**WRITTEN PROBLEM**.
Return a copy of each line that holds the string "bodies".

**DATA**.

.....

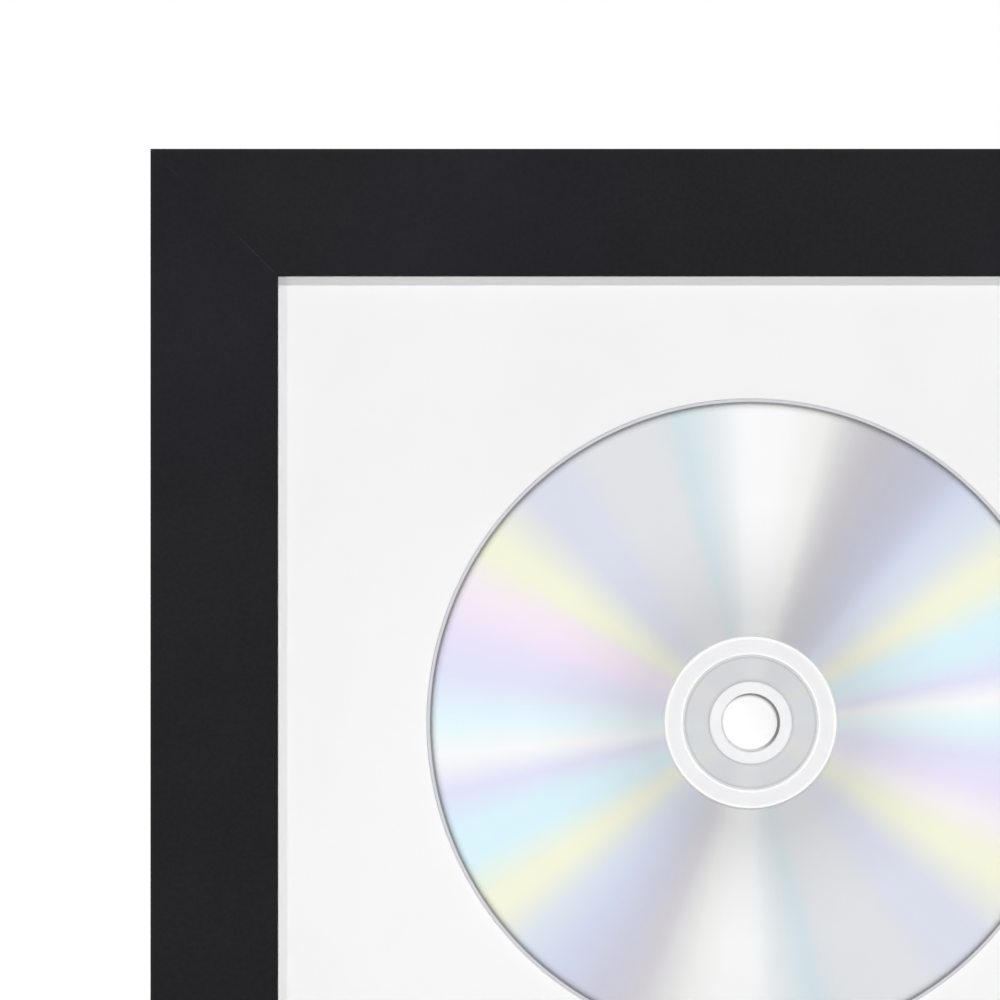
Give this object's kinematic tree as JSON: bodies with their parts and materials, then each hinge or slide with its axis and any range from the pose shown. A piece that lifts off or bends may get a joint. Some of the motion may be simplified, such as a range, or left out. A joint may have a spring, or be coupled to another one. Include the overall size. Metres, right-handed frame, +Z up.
{
  "type": "disc display frame",
  "caption": "Wall frame with mitred black rails, clear glazing and a plain white mat, showing an optical disc held on a snap hub.",
  "frame": {"origin": "centre of the whole block: midway across, midway up, and midway between the rails' front faces and the backs of the bumpers", "axes": "+X to the right as seen from the front, +Y from the front to the wall, +Z up"},
  "size_m": [0.2214, 0.0218, 0.2116],
  "materials": {
    "black_lacquer": "satin black lacquer on the face, sides and lip, bare pine on the back",
    "wedge_steel": "plain strip",
    "clear_acrylic": "clear",
    "white_strip": "matte",
    "mat_paper": "smooth matte",
    "foam_board": "matte",
    "hardboard": "pressed fibre, screen-marked back",
    "disc_silver": "silvered polycarbonate with pale colour bands",
    "hub_plastic": "milky satin",
    "adhesive_pad": "matte",
    "zinc_plate": "zinc-plated",
    "screw_steel": "bright zinc",
    "hanger_brass": "brass-plated",
    "bumper_rubber": "matte"
  },
  "bodies": {
    "frame": {"frame_rail_top": "black_lacquer", "frame_rail_right": "black_lacquer", "frame_rail_bottom": "black_lacquer", "frame_rail_left": "black_lacquer", "corner_wedge_top_left": "wedge_steel", "corner_wedge_top_right": "wedge_steel", "corner_wedge_bottom_right": "wedge_steel", "corner_wedge_bottom_left": "wedge_steel", "glazing": "clear_acrylic", "spacer_top": "white_strip", "spacer_bottom": "white_strip", "spacer_left": "white_strip", "spacer_right": "white_strip", "mat_board": "mat_paper", "mounting_board": "foam_board", "backing_board": "hardboard", "disc_hub": "hub_plastic", "hub_adhesive_pad": "adhesive_pad", "button_screw_top_left": "screw_steel", "button_screw_top_right": "screw_steel", "button_screw_right": "screw_steel", "button_screw_bottom_right": "screw_steel", "button_screw_bottom_left": "screw_steel", "button_screw_left": "screw_steel", "sawtooth_hanger": "hanger_brass", "hanger_nail_left": "hanger_brass", "hanger_nail_right": "hanger_brass", "wall_bumper_left": "bumper_rubber", "wall_bumper_right": "bumper_rubber"},
    "disc": {"disc": "disc_silver"},
    "button_top_left": {"turn_button_top_left": "zinc_plate"},
    "button_top_right": {"turn_button_top_right": "zinc_plate"},
    "button_right": {"turn_button_right": "zinc_plate"},
    "button_bottom_right": {"turn_button_bottom_right": "zinc_plate"},
    "button_bottom_left": {"turn_button_bottom_left": "zinc_plate"},
    "button_left": {"turn_button_left": "zinc_plate"}
  },
  "joints": [
    {"name": "disc_on_hub", "type": "hinge", "parent": "frame", "child": "disc", "pos_m": [0, -0.0026, 0], "axis": [0, 1, 0], "continuous": true},
    {"name": "button_top_left_turn", "type": "hinge", "parent": "frame", "child": "button_top_left", "pos_m": [-0.05368, 0.008, 0.0971], "axis": [0, 1, 0], "range_deg": [-90, 90]},
    {"name": "button_top_right_turn", "type": "hinge", "parent": "frame", "child": "button_top_right", "pos_m": [0.05368, 0.008, 0.0971], "axis": [0, 1, 0], "range_deg": [-90, 90]},
    {"name": "button_right_turn", "type": "hinge", "parent": "frame", "child": "button_right", "pos_m": [0.102, 0.008, 0], "axis": [0, 1, 0], "range_deg": [-90, 90]},
    {"name": "button_bottom_right_turn", "type": "hinge", "parent": "frame", "child": "button_bottom_right", "pos_m": [0.05368, 0.008, -0.0971], "axis": [0, 1, 0], "range_deg": [-90, 90]},
    {"name": "button_bottom_left_turn", "type": "hinge", "parent": "frame", "child": "button_bottom_left", "pos_m": [-0.05368, 0.008, -0.0971], "axis": [0, 1, 0], "range_deg": [-90, 90]},
    {"name": "button_left_turn", "type": "hinge", "parent": "frame", "child": "button_left", "pos_m": [-0.102, 0.008, 0], "axis": [0, 1, 0], "range_deg": [-90, 90]}
  ]
}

.....

**ANSWER FOR THIS EXERCISE**.
Give this object's kinematic tree as JSON: bodies with their parts and materials, then each hinge or slide with its axis and any range from the pose shown. A piece that lifts off or bends may get a joint. Some of the motion may be simplified, such as a range, or left out. A joint may have a spring, or be coupled to another one. Include the overall size. Metres, right-handed frame, +Z up.
  "bodies": {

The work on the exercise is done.